INTERESTING NOTE: The court did not identify the applicable standard for capacity to execute a deed. However, the authors note that historically courts have held that less mental capacity is required to enable a testator to make a will than for him to make a contract or deed. See, e.g., Burk v. Mata, 529 S.W.2d 591 (Tex. Civ. App.—San Antonio 1975, writ ref’d n.r.e.); Smith v. Welch, 285 S.W.2d 823 (Tex. Civ. App.—Texarkana 1955, writ ref’d n.r.e.); Rudersdorf v. Bowers, 112 S.W.2d 784 (Tex. Civ. App.—Galveston 1938, writ dism’d). One recent case held that the legal standards for determining the existence of mental capacity for the purposes of executing a will or deed are substantially the same as the standards for mental capacity to execute a contract. In the Estate of Minton, No. 13-12-00026-CV, 2014 Tex. App. LEXIS 1061 (Tex. App.—Corpus Christi, January 30, 2014, pet. denied) (the court of appeals affirmed a jury’s finding that the decedent did not have mental competence to execute a POD agreement with the bank naming a non-family member as a beneficiary ); see also Bach v. Hudson, 596 S.W.2d 673 (Tex. Civ. App.—Corpus Christi 1980, no writ). Mental capacity, or lack thereof, may be shown by circumstantial evidence, including: (1) a person’s outward conduct, manifesting an inward and causing condition; (2) any pre-existing external circumstances tending to produce a special mental condition; and (3) the prior or subsequent existence of a mental condition from which a person’s mental capacity (or incapacity) at the time in question may be inferred. Rodriguez v. Garcia, 519 S.W.2d 908, 911 (Tex. Civ. App.—Corpus Christi 1975, writ ref’d n.r.e.).

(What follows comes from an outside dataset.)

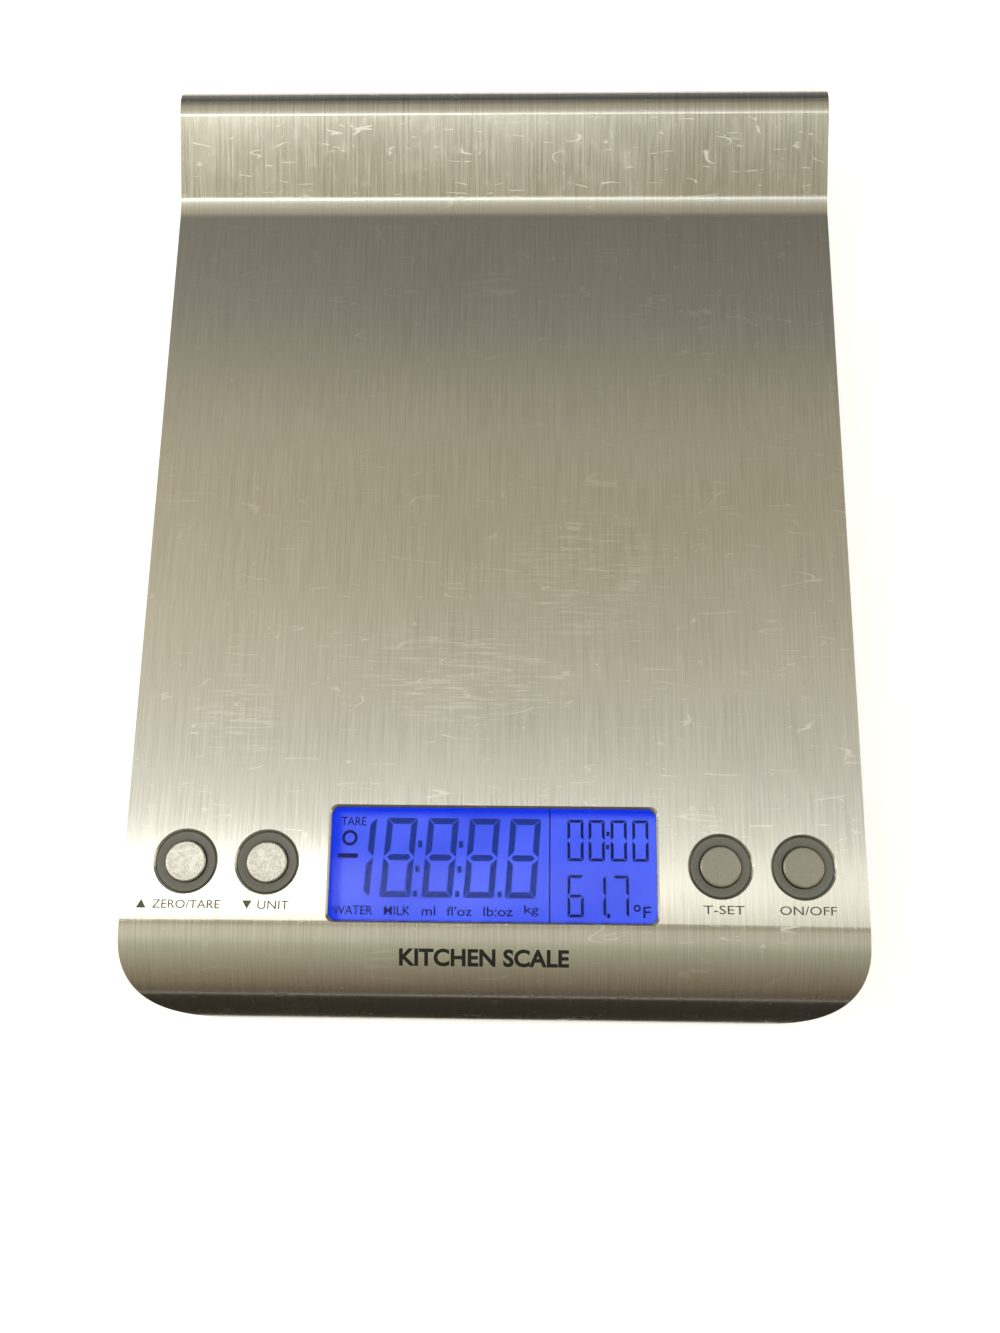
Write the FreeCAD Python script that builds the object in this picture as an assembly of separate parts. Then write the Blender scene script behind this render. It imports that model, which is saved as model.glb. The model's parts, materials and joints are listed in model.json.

The effect of the court of appeals’ opinion is that title to the home was not solely transferred to Annette’s children. The property left in her estate would presumably be divided under the laws of intestacy. This case is a perfect example of why individuals should retain attorneys for even simple estate planning needs. The individuals intended to leave their house to their grandchildren, but that intent was not fulfilled due to their failure to follow basic legal requirements.